Our greatness is not measured by what we own and acquire, but each other. It is not what we build that makes a city great. People make cities great. It is people that we must lift up – economically, environmentally and educationally. We must care for the health and wellness of all our people, and have tolerance and inclusion for all. We began measuring the well-being of our people by becoming the first city in the nation to measure resident happiness. This year, we will take the next logical step and become the first city in North America to gauge our progress with a Social Progress Index. We will measure success not in dollars and cents alone, but also by the kind of life afforded to everyone who calls Somerville home.

Kennedy spoke about how the Gross National Product was then over $800 billion dollars a year, but that it did not measure “the health of our children, the quality of their education or the joy of their play. It does not include the beauty of our poetry or the strength of our marriages, the intelligence of our public debate or the integrity of our public officials.” Today, I say, envision a city that says our greatness is not only determined by production and wealth, but by high levels of tolerance, inclusion, sustainability, health and advanced education–and that is what we will measure. We should–and will–be that city.

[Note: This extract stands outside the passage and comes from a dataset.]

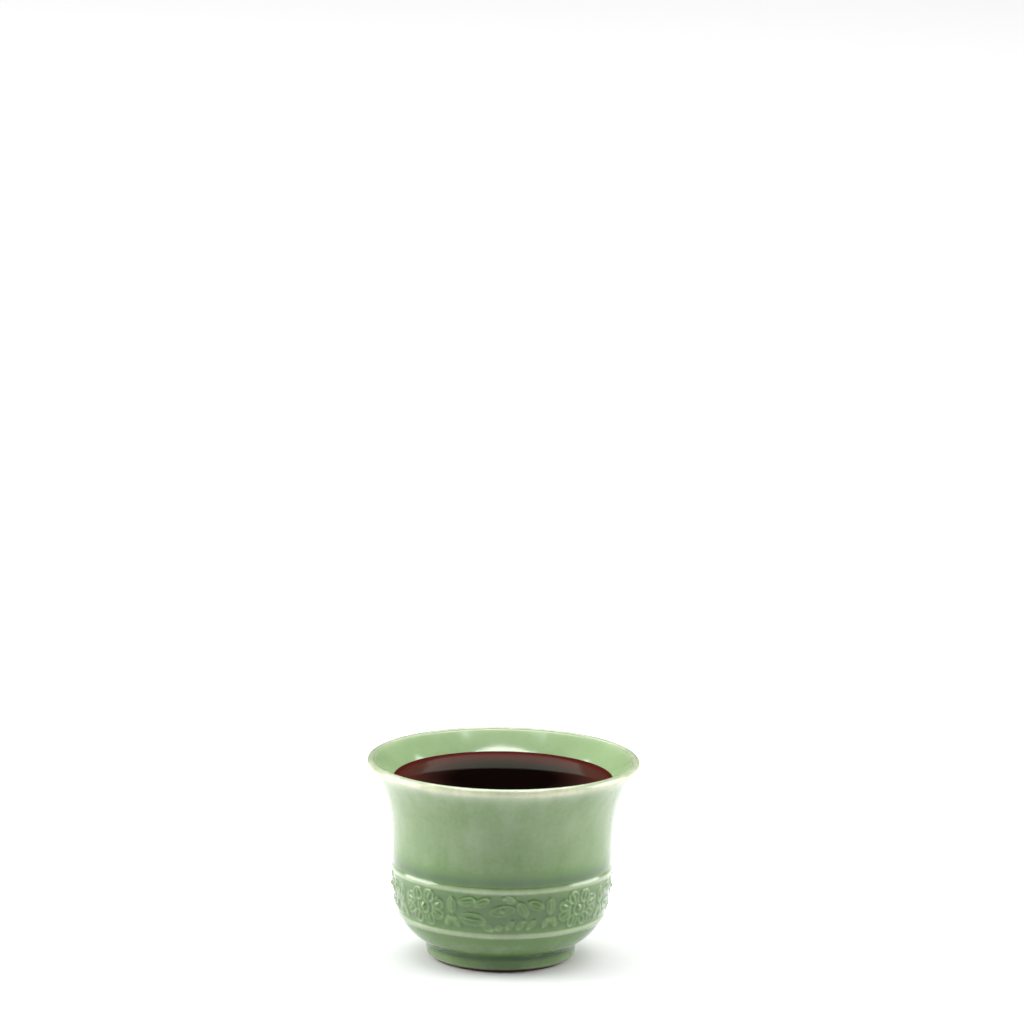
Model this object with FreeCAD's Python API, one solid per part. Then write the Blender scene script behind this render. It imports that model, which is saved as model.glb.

And while we pursue these long-term goals, we will continue to improve core basic services. In our pursuit of ever-better customer service for all of our residents, we have expanded our award-winning community engagement efforts to include full-time Portuguese, Spanish and Haitian Creole language liaisons. Our Assessing Office undertook unprecedented outreach to better serve property owners. The new CitizenServe portal now allows everyone to apply for building and health permits online. Vital records like birth and marriage certificates can also now be purchased online.

This year, we will build a new, user-friendly and accessible City website. We will establish a Technology Leadership Council to ensure that as technology advances that we integrate the most useful new tools into our work. We will reintroduce our Mystery Shopper program to test our services. And we will continue to collaborate with organizations, from Harvard, MIT, Tufts and other universities to private businesses and service providers, to maximize our efficiency. We want good ideas—no matter where they come from.

Together we have achieved a level of success that nobody outside these 4 square miles thought we could – but we knew we could. We all fought for the Green Line Extension. We fought for Assembly Station. We fought to bring more businesses and jobs to our city.

We are succeeding. That makes things more complex, and new challenges arise. But we have achieved today’s successes together. And we will tackle these new challenges together. We will continue to invest in our community, and invest in people. People are what make a city great. You make this city great.

A year ago at the inauguration ceremonies, we celebrated a decade of progress together. Tonight, we challenge ourselves to achieve another decade of progress together – and for all of Somerville. Let’s aim higher. Thank you.